Adapting Foundation to the screen is a challenge. The concept is literary and philosophical; it isn’t always visual. More than that, Asimov famously planned for the series to span a millennium, with the Apple TV+ showrunner David S. Goyer pitching the show as “a 1,000-year chess game between Hari Seldon and the Empire.” There’s also the problem that Asimov never actually completed his epic. (Asimov wryly noted in Second Foundation that “finished products are for decadent minds.”)
As with a lot of classic science fiction like Edgar Rice Burroughs’ Barsoom (John Carter) or Frank Herbert’s Dune, Foundation might endure most strongly as an influence on the science fiction that followed. The idea of a Galactic Empire trapped in decline resonates through Star Wars. It’s possible to draw a connection between the Foundation and the Federation from Star Trek. As with movies like John Carter, audiences have already seen a lot of Foundation — even if they don’t know it.
The first two episodes of the new adaptation acknowledge as much. Within the first five minutes, there are beat-up speeders racing across the desert landscape and children running beneath a sky populated with multiple celestial objects, recalling the visuals associated with Tatooine in Star Wars. There’s also a small role given to Star Trek: Deep Space Nine regular Alexander Siddig, who had headlined one of the franchise’s most overt homages to Foundation, “Statistical Probabilities.”
Foundation is more than just a historical curiosity. The sweeping narrative has a timeless quality to it. Asimov was a student of history, even writing history books like The Roman Empire and The Roman Republic. He “drew direct sustenance” from Edward Gibbon’s Decline and Fall of the Roman Empire in crafting Foundation. Of course, the fact that Foundation is timeless means that it is often timely. The saga speaks to the current moment.
From the opening two episodes, it is clear that Goyer isn’t interested in Foundation as a throwback. Goyer anchors the stories’ themes in ways that resonate with the modern world. The series repeatedly evokes the War on Terror. Arriving at the capital world Trantor, young Gaal Dornick (Lou Llobell) is confronted with processions of coffins, carrying the bodies of soldiers who died on distant worlds. The first episode climaxes with a horrific and suicidal terrorist attack.
In response to this atrocity, the Emperor (Lee Pace) brings all of the Galactic Empire’s imperial might to bear on two distant planets — at least one of which had nothing to do with the attacks. The Galactic Empire stages public hangings of accused terrorists in the rubble. The effect of all this imagery is to firmly ground Asimov’s allegory of galactic decline within the context of more specific fears about contemporary American decline.
This makes sense. After all, great science fiction is as much a reflection of the present as a projection of the future. Indeed, Goyer isn’t exactly pushing Asimov’s metaphor in an unexpected direction. Asimov took his cues from the collapse of the Roman Empire, and historians have been comparing the United States to Ancient Rome for over half a century.
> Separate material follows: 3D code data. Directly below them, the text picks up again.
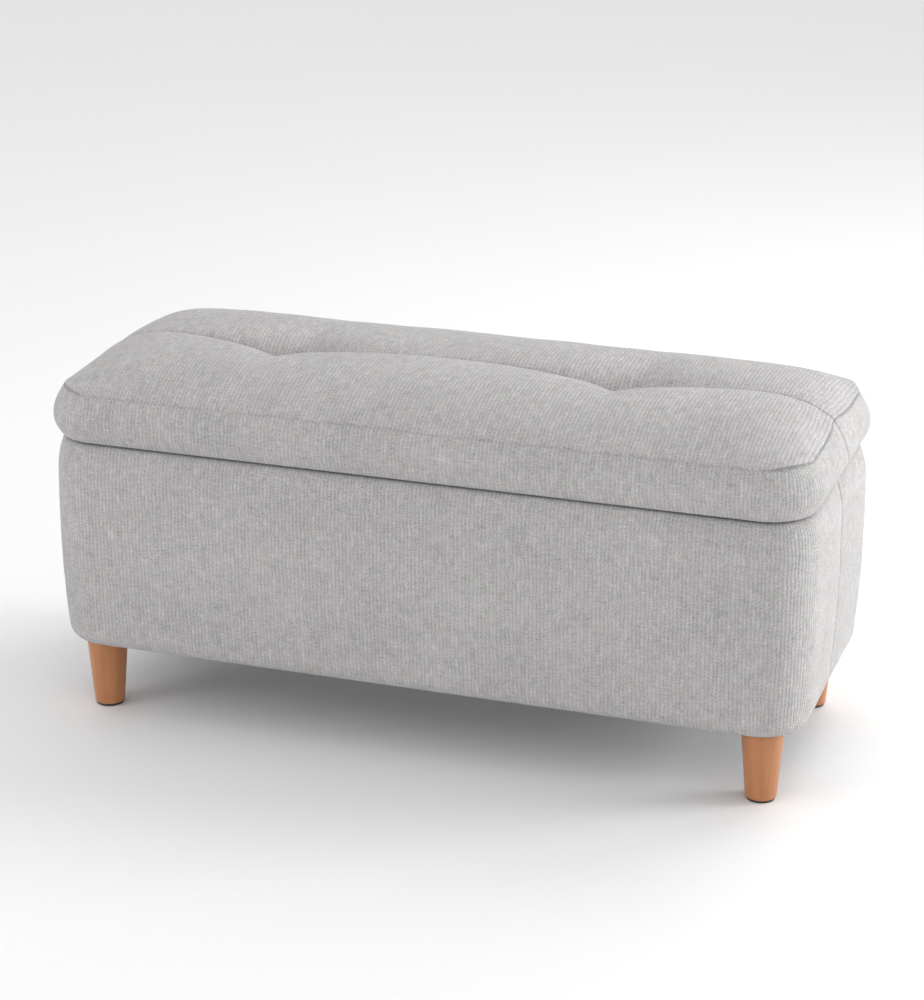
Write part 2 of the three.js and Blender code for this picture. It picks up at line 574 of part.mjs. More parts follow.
function addStrut(side, out) {
  const x = out * STRUT.x;
  const { tube, rod, baseY, baseZ, lidY, lidZ } = STRUT;
  const { start, end } = strutBody;
  const shell = turned([
    [0, start], [tube - 1, start], [tube, start + 1], [tube, end - 1], [tube - 1, end], [rod + 0.4, end],
    [rod + 0.4, end - 8], [tube - 1.5, end - 8], [tube - 1.5, start + 6], [0, start + 6],
  ], 16);
  const lowerFitting = cut(endFitting(0, start + 2), axle(FITTING.baseStud + FIT, -10, 10, 12, 0, 0));
  lean(addPiece(`strut_tube_${side}`, join(lowerFitting, shell), strutBlack), x);
  const pistonRod = post(rod, rodInside, strutReach - 8, 16);
  lean(addPiece(`strut_rod_${side}`, join(endFitting(strutReach, strutReach - 10), pistonRod), zinc), x);

  // The base bracket is screwed to the corner post's inner face, over the lining.
  const wall = carcassHalfLength - POST - LINING - 3 * FIT - STRUT.x;
  const basePlate = outwardBlock(x, out, wall - 2.5, wall, [baseY - 6, baseZ - 20], [baseY + 22, baseZ + 20]);
  const baseStud = outwardStud(FITTING.baseStud, x, out, -5.6, wall - 1, baseY, baseZ);
  const baseCap = outwardStud(FITTING.cap, x, out, -6, -4.2, baseY, baseZ);
  addPiece(`strut_base_bracket_${side}`, join(basePlate, baseStud, baseCap), zinc);

  // The lid bracket's stud stops just short of the strut's upper fitting.
  const earTop = LID_BOTTOM - 1.5;
  const foot = outwardBlock(x, out, -12, 8.5, [lidY - 22, earTop - 1.8], [lidY + 22, earTop]);
  const ear = outwardBlock(x, out, 6, 8.5, [lidY - 7, lidZ - 7], [lidY + 7, earTop]);
  const lidStud = outwardStud(FITTING.lidStud, x, out, FITTING.width / 2 + FIT, 8, lidY, lidZ);
  addPiece(`strut_lid_bracket_${side}`, join(foot, ear, lidStud), zinc);
}

// ---- assembly ----

addPanels();
atCorners(addCorner);
addBoxPadding();
addBoxCover();
addLinings();
addBumpers();
addLidBoard();
addLidFoam();
addTuftTies();
addLidTop();
addLidBorder();
addHinge("left", -HINGE.x);
addHinge("right", HINGE.x);
addStrut("left", -1);
addStrut("right", 1);

export default bench;
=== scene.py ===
"""Looks of an upholstered storage bench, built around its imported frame.

Lengths are metres. The origin is on the floor under the middle of the bench, +X runs along it to the right,
-Y faces the front and +Z is up.
"""

import json
import logging
import math
from collections.abc import Iterable, Sequence
from dataclasses import dataclass, field
from enum import Enum

import bmesh
import bpy
from mathutils import Matrix, Vector, noise


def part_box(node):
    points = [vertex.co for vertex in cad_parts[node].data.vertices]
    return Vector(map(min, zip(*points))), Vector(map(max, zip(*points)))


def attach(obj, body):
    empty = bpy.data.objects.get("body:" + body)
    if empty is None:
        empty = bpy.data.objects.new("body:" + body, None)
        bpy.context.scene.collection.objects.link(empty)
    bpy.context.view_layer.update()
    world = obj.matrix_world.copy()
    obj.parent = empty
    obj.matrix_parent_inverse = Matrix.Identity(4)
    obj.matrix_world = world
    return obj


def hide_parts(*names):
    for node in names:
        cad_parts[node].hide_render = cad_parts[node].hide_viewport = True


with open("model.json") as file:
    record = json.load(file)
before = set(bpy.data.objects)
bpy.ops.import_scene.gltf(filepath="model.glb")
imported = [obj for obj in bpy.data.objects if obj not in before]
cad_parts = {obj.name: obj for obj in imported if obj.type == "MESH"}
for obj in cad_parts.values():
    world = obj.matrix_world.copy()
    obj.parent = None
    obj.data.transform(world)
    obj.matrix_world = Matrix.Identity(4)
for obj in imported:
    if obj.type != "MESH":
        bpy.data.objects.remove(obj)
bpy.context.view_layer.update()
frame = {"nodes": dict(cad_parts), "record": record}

logging.basicConfig(level=logging.INFO, format="%(message)s")
log = logging.getLogger("bench")

MM = 0.001
FABRIC = 1.2 * MM
SEAM = "seam"
Colour = tuple[float, float, float]
Profile = list[tuple[float, float]]


# ---- helpers for curves and shapes ----


def bell(distance: float, width: float) -> float:
    """A smooth bump of height 1 that fades over a width."""
    return math.exp(-((distance / width) ** 2))


def ease(value: float, low: float, high: float) -> float:
    """A smooth step from 0 at low to 1 at high."""
    share = min(1.0, max(0.0, (value - low) / (high - low)))
    return share * share * (3 - 2 * share)


def softened(distance: float, soft: float) -> float:
    """A distance whose sharp turn at zero is rounded off."""
    return math.hypot(distance, soft) - soft


def fade_to_back(y: float) -> float:
    """1 along the front and 0 along the back, where the hinges are."""
    return 1 - ease(y, 50 * MM, 140 * MM)


@dataclass(frozen=True)
class Ripple:
    """Soft unevenness that is the same on each run: its height, its rough wavelength and its own pattern."""

    height: float
    wavelength: float
    seed: float

    def at(self, x: float, y: float, z: float) -> float:
        """The unevenness at a point."""
        shift = Vector((self.seed, self.seed * 1.7, self.seed * 0.3))
        return self.height * noise.noise(Vector((x, y, z)) / self.wavelength + shift)


@dataclass(frozen=True)
class Station:
    """A place on an outline, with its outward direction and its distance along the outline."""

    x: float
    y: float
    nx: float
    ny: float
    arc: float

    def inside(self, inset: float, z: float) -> Vector:
        """The point this far inside the outline, at a height."""
        return Vector((self.x - self.nx * inset, self.y - self.ny * inset, z))


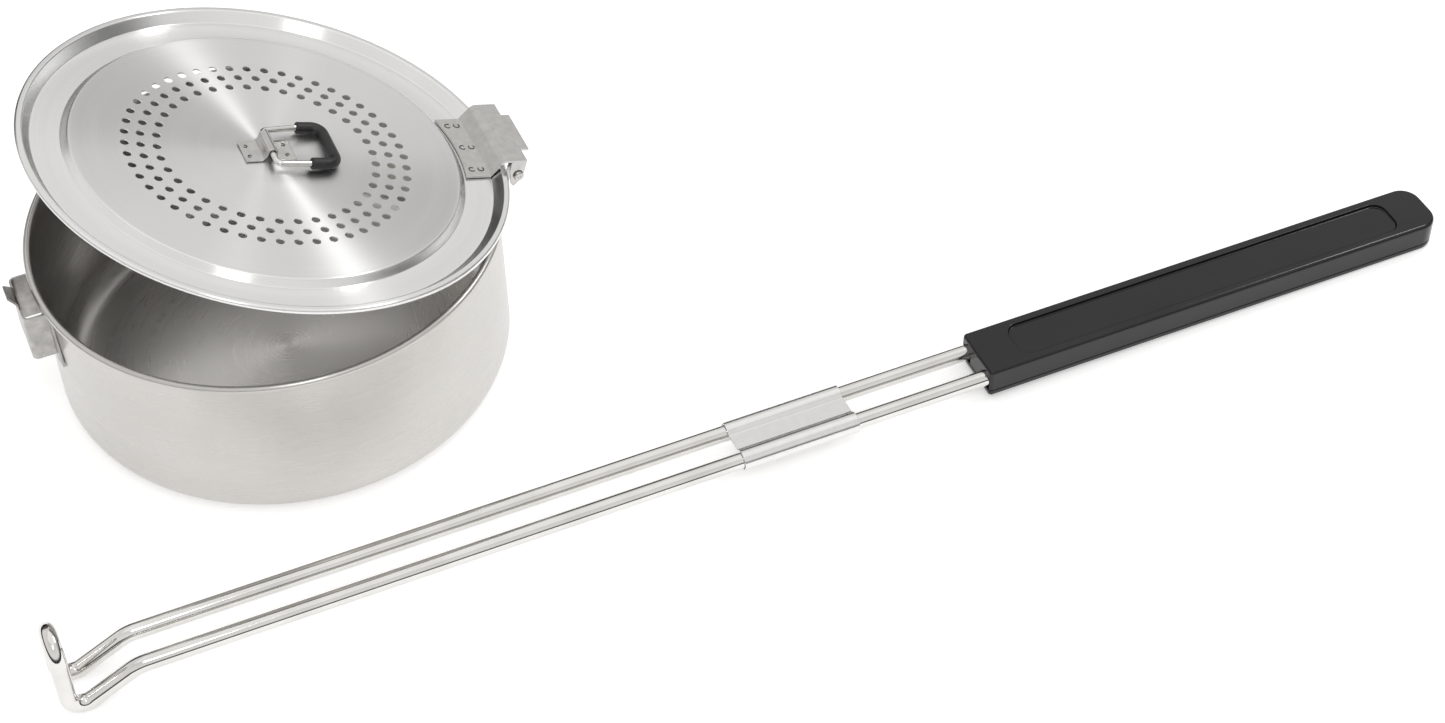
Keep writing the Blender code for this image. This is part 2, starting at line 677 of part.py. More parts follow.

While there is some debate as to the validity of such comparisons, they still hold a great deal of rhetorical power.
There are other ways in which Foundation speaks to the modern moment. Seldon’s plan to preserve human knowledge isn’t predicated on a magical solution to a current problem, but to a radically ambitious plan that must play out across generations. “You can’t save yourselves,” Seldon warns the Emperor. “But you can save your legacy.” It’s an interesting recurring anxiety in modern science fiction like Interstellar and Tenet, the question of how the future will judge current generations.
There are any number of obvious parallels to be found in Foundation. Seldon’s critical analysis of the status quo is treated as dangerous to the established order and ruled heresy. Dornick comes from a distant world that has outlawed science in favor of religious belief, even as its waters rise and threaten to consume the planet. There are moments Goyer’s adaptation feels a little too heavy-handed in making its point, but it’s clear that Foundation still holds considerable relevance.
The first two episodes of Foundation offer a bold start to the television series, even beyond the substantial budget that Apple has invested in it. Foundation was famously the single largest project ever to shoot in Ireland, moving into Troy Studios in Limerick. Apple seems to be positioning the series as its big bid for blockbuster television, an answer to Dune on HBO Max or The Wheel of Time on Amazon. There’s an impressive sweep to the first two episodes.
While the real test will be whether the show can maintain that level of interest and quality in the weeks ahead, this two-part premiere is a solid foundation.